Some parts of the “Opportunity Agenda” look particularly promising. The small business tax cut could help balance the minimum wage increase (in a classic bit of Cuomo psychology, allowing the city to set a separate minimum wage was “chaotic” when de Blasio floated it; it’s now a good idea because Cuomo and the state, not the mayor, would control its creation). Restoring roads and bridges is great — though the gov could have showed the subway system some more love. A student loan forgiveness program could be a boon to college graduates and help the state retain more young people.
“Just as in the eulogy for Mario, he said that his father’s ‘tale of two cities’ was meant to unite us, not divide us, the governor is talking about ‘opportunity’ because it’s the positive inverse of de Blasio’s ‘income inequality,’” a Cuomo insider says. “This is opportunity for everyone. This is the answer to the income-inequality problem, as opposed to just restating the problem.”
The governor will use two characteristic tactics in trying to get his propositions through the state legislature: picking a fight and exploiting self-interest. The first was the centerpiece of his speech today. Cuomo claims the biggest impediment to improving public schools is bureaucracy, and he took a shot at the teachers unions as part of an “education industry” that only wants more money. Maybe he will be able to force changes in teacher evaluations, but this could turn into a Bloomberg-esque test of wills without similar substantive gains. Cuomo, however, is offering a very large, though somewhat contradictory, carrot: If his reforms are passed, including an increase in the number of charter schools, he’ll add a whopping $700 million to the state education budget.
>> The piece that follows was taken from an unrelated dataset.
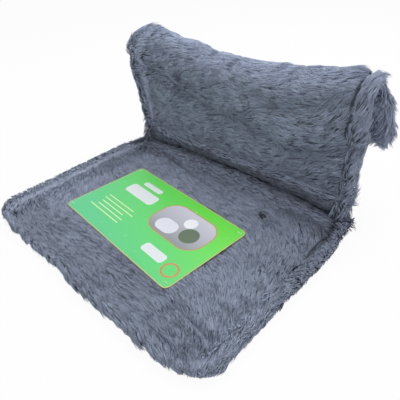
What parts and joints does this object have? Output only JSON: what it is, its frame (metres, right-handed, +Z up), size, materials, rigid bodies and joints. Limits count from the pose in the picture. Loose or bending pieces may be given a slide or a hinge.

Another significant piece of leverage is a legislative pay raise. Cuomo is dangling it in exchange for greater disclosure of outside income by the Senate and Assembly. That play attempts to pit lower-ranking, lower-earning legislators against their senior colleagues, chiefly assembly leader Shelly Silver, who is so far unamused.
But the design of Cuomo 2.0 reaches beyond the local skirmishes. For all of the governor’s genuine focus on doing his current job well, and his dedication to improving the lives of New Yorkers, Cuomo has chosen an interesting framework for his new agenda. New York’s gravest challenges and problems, he said in his inaugural address, are part of “the national unrest and the national discord.” Today he concluded by describing how “these problems are national problems.” But then Cuomo invoked his father as he called for “the family of New York” to show Washington and the rest of the country a path out of political, economic, and social dysfunction.
With Hillary Clinton giving every indication she’s running for president, there is only the slimmest of chances Cuomo is a candidate again anytime soon. That should provide freedom for him to experiment more within New York’s borders. At the same time, though, the campaign the governor has been running for the past week, and will continue running through 2015, shows that Andrew Cuomo very much wants to remain part of the national conversation.